The show will provide a broad overview of the works made at the time by the surrealists, including Salvador Dalí, Max Ernst, Joan Miró, Yves Tanguy, René Magritte, Pablo Picasso and Francis Picabia. Surrealist photography will be represented at the exhibition with works by Man Ray and Brassaï, while visitors will be able to see lesser known but nevertheless important figures such as Jacques André Boiffard.

PHILIP DE LÁSZLÓ (1869-1937): ARTIST OF THE WORLD IN THE COURTS OF EUROPE

Drawings Cabinet

27 September 2019 – 5 January 2020

Curators: Gábor Bellák, Sandra de Laszlo, Katherine Field, Beáta Somfalvi

This small but significant exhibition will mark the 150th anniversary of Philip de László’s birth in Budapest.

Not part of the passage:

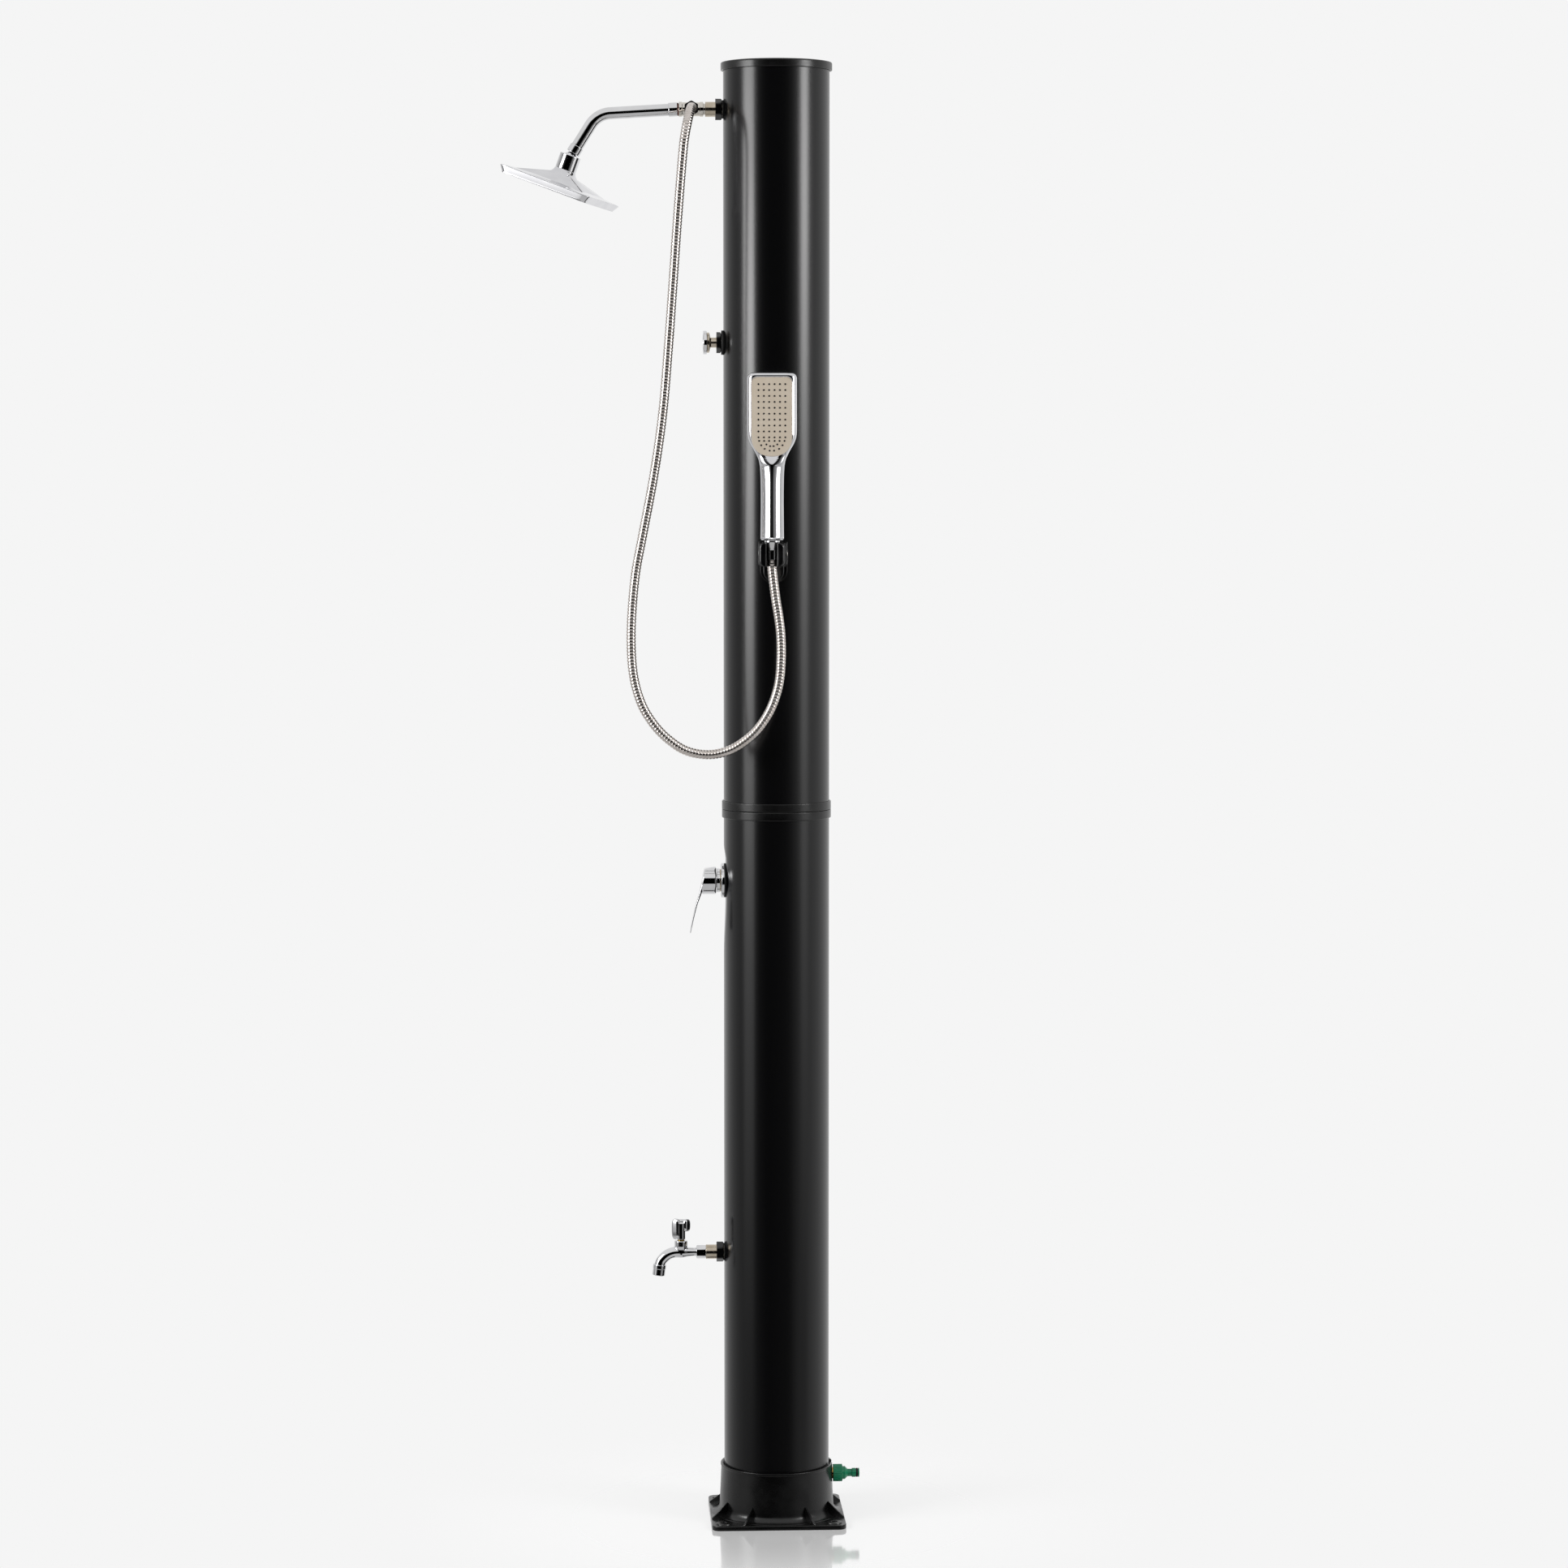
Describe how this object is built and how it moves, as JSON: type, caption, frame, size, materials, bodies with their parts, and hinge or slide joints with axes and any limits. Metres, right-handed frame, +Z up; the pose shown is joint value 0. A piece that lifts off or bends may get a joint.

Organised in collaboration with The de Laszlo Archive Trust, the display will show some 20 of the artist’s most distinguished international portraits. It is nearly 100 years since a solo exhibition of Philip de László’s work was held in Budapest, so this tribute is long overdue. The portraits have been chosen to show de László’s greatest artistic achievements, carefully selected to highlight to the public his importance as an Hungarian painter of worldwide reputation. The show will coincide with the publication of the Hungarian translation of Duff Hart-Davis and Caroline Corbeau-Parsons’s 2010 biography: Philip de László: His Life and Art.

ISTVÁN FARKAS (1887–1944)

12 December 2019 – 22 March 2020

István Farkas is one of the foremost figures in the 20th-century history of Hungarian art.

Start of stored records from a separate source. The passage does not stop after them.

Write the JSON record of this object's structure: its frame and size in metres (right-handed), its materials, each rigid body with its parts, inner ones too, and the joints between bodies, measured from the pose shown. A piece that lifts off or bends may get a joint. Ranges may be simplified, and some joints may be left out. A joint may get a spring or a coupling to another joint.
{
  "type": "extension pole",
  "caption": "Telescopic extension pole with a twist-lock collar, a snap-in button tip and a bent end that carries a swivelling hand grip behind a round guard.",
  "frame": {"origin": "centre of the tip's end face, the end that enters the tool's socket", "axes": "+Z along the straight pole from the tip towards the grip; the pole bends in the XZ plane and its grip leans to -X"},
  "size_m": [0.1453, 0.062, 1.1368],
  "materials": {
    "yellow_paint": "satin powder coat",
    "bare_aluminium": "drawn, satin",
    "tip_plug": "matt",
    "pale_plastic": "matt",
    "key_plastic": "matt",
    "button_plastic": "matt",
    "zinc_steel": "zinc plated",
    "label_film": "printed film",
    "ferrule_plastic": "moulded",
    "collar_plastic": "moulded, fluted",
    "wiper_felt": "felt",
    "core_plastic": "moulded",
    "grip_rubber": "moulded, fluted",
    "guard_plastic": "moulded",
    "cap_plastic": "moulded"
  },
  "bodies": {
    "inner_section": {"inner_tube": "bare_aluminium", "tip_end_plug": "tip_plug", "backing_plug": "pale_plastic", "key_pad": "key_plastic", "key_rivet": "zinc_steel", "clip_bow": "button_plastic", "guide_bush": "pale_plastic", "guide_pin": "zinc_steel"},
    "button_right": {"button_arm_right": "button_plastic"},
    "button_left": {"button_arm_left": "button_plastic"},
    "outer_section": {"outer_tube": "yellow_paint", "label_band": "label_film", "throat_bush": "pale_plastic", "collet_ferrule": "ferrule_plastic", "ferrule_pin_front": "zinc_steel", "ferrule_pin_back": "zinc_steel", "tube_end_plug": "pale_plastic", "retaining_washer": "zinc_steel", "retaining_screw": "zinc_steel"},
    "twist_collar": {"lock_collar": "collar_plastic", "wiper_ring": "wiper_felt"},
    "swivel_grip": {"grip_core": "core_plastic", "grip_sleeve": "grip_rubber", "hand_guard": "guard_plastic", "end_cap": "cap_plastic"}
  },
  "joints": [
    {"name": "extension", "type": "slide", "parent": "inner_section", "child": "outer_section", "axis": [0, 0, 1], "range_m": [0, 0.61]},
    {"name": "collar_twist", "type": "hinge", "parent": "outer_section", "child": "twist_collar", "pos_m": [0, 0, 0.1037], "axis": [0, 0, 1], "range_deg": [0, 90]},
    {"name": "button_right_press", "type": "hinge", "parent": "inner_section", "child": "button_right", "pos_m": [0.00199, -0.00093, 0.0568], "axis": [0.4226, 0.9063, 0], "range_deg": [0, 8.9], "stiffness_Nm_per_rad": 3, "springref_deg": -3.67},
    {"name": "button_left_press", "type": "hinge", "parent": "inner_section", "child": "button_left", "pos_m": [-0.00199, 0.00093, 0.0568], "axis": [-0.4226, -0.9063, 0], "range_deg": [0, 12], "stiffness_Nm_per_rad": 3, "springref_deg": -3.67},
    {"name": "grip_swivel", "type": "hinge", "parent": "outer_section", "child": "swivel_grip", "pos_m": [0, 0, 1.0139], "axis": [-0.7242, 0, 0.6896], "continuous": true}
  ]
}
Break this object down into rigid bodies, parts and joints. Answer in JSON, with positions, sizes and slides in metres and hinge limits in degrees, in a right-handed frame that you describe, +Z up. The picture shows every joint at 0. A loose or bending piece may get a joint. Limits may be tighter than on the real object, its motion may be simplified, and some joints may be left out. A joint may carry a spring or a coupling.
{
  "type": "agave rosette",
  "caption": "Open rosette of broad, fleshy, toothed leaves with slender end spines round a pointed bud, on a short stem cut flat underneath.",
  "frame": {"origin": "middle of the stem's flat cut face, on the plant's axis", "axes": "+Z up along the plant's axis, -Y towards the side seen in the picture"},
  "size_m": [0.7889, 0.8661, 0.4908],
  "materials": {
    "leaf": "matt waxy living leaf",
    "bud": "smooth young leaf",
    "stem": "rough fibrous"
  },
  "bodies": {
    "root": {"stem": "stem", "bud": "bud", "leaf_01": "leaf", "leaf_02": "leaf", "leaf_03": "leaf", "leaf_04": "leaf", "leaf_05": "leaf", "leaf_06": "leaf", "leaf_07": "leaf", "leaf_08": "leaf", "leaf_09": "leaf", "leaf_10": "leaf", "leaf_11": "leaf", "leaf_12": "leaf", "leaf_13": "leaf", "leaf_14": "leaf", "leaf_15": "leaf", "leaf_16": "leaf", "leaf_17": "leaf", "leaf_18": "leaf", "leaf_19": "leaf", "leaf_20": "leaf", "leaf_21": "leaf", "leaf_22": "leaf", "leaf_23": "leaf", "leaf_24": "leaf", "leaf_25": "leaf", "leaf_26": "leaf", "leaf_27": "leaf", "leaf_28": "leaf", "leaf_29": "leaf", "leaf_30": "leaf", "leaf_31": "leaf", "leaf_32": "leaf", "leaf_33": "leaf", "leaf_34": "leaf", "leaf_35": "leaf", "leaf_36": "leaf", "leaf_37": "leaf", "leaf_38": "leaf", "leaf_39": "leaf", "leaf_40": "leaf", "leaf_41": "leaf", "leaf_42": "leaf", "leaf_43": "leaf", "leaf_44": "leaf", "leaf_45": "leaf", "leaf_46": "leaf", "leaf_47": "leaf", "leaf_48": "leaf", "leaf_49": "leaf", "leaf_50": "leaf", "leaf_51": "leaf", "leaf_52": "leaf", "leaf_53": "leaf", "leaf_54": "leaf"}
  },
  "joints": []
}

In the 1930s and 1940s, he was regarded as one of the greatest painters of the École de Paris. André Salmon, a French art critic, wrote a book on him in 1930. After the death of his father, József Wolfner, he returned to Hungary but in 1944 he was deported because of his Jewish origin and was murdered in a concentration camp. Our oeuvre exhibition pays tribute to the 75th anniversary of his death.

After the re-opening of the Museum of Fine Arts, international exhibitions organised from the collections of the museum and the Hungarian National Gallery will continue. In December 2019, a show will open at the National Art Center in Tokyo, possibly the most important Japanese exhibition venue. Presenting the best of our collections, the selection comprising more than 120 masterpieces will provide a comprehensive picture of all the periods of Hungarian and international art. The National Art Center in Tokyo has staged several largely successful exhibitions since 2007, including those from the works of the Louvre, the Centre Pompidou, the Musée d’Orsay and the Hermitage.